## Stated problem
From the listing below, copy only the lines from the line that contains "Turn this picture" to the line that contains "on the right.", counting those two lines as part of the copy.

## Data in this exercise
****************

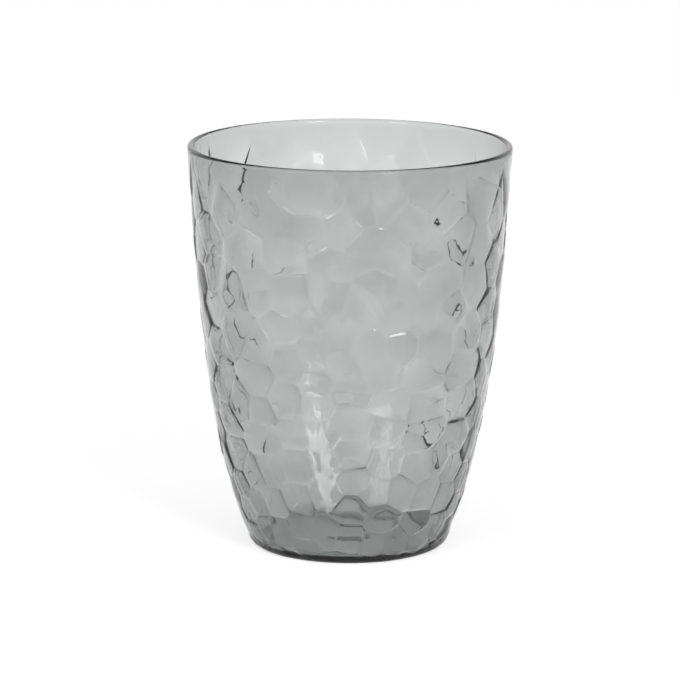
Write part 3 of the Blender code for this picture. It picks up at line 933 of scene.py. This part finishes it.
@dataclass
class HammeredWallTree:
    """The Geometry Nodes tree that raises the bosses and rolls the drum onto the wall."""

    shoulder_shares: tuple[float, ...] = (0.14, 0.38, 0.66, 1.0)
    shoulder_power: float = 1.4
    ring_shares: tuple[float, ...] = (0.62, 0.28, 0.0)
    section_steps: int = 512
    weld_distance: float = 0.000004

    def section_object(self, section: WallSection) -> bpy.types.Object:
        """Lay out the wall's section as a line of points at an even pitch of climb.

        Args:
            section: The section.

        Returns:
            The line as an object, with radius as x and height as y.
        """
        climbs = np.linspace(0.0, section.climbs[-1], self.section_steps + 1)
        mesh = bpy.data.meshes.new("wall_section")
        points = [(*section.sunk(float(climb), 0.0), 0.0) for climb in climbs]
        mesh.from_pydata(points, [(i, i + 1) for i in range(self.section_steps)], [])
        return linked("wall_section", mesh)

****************

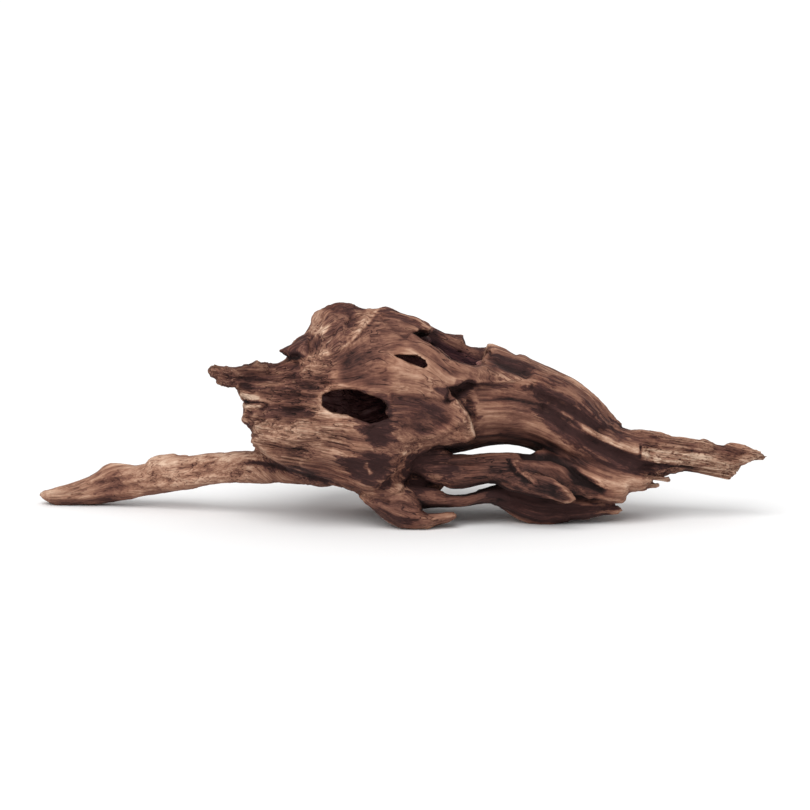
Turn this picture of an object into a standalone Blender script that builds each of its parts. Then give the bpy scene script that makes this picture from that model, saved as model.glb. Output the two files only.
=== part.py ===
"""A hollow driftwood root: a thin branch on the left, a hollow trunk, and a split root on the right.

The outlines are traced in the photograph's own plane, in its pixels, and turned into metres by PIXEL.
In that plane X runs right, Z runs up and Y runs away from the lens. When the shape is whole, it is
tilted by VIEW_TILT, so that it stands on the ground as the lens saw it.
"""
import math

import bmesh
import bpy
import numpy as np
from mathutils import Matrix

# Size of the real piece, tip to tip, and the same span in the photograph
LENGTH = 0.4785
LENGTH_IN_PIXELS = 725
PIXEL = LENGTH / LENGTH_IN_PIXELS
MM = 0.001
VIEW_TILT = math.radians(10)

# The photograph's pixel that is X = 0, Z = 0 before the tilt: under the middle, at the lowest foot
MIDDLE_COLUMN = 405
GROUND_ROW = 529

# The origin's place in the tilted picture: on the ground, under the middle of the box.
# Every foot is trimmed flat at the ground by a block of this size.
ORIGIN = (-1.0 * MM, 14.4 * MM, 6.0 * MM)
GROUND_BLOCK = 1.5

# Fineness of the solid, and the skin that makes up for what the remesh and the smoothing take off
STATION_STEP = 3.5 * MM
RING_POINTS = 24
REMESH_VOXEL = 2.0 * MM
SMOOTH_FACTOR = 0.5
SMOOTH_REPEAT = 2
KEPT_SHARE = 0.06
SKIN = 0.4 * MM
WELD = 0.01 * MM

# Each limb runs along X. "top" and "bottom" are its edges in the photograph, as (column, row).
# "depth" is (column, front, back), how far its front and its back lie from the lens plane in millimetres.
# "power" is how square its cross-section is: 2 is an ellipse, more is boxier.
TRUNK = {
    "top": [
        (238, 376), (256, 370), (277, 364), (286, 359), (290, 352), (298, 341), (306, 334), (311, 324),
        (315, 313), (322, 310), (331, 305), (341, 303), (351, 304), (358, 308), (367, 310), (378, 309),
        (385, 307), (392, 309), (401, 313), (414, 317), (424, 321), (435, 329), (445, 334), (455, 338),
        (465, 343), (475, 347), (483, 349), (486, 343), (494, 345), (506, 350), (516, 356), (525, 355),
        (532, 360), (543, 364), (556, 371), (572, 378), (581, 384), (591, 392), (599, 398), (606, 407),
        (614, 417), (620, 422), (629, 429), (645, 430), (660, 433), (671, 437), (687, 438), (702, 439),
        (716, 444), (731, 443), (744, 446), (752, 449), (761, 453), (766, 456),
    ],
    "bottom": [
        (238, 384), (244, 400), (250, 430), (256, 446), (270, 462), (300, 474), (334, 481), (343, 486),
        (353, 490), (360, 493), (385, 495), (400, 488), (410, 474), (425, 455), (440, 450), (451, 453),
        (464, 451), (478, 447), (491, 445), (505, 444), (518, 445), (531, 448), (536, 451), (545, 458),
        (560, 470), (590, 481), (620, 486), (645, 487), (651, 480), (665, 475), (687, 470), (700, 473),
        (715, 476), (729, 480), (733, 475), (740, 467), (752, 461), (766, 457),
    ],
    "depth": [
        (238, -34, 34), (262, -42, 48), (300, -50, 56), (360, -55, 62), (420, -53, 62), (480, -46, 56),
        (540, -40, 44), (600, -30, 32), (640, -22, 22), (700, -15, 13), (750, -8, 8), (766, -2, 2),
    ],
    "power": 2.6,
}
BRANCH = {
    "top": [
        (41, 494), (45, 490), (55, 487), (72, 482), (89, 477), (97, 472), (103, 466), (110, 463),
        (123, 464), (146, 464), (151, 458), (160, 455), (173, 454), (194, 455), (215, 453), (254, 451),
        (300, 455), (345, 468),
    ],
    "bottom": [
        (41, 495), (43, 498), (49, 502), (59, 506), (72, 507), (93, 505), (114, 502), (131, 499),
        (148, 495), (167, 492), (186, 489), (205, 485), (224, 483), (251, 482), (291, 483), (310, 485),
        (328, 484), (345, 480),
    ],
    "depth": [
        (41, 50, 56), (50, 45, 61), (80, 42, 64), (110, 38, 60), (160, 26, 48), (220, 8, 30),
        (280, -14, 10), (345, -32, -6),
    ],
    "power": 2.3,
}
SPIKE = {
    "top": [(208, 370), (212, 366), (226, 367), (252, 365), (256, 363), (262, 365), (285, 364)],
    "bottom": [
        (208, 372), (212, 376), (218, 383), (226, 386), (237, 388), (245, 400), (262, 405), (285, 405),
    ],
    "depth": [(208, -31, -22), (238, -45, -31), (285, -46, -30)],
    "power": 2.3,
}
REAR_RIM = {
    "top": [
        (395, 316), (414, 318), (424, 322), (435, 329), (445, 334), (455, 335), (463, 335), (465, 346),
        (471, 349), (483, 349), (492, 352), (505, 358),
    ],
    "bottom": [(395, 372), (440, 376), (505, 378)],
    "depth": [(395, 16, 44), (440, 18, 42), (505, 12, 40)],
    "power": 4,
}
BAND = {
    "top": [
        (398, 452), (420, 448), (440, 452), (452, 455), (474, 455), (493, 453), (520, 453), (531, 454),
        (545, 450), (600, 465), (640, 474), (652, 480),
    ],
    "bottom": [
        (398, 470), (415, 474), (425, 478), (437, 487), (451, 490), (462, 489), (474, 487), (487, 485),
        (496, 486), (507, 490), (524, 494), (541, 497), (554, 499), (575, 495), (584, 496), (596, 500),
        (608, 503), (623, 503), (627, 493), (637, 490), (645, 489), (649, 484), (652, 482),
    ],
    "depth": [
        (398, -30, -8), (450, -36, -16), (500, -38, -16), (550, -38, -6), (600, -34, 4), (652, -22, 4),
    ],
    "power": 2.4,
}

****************

## Output for this exercise
Turn this picture of an object into a standalone Blender script that builds each of its parts. Then give the bpy scene script that makes this picture from that model, saved as model.glb. Output the two files only.
=== part.py ===
"""A hollow driftwood root: a thin branch on the left, a hollow trunk, and a split root on the right.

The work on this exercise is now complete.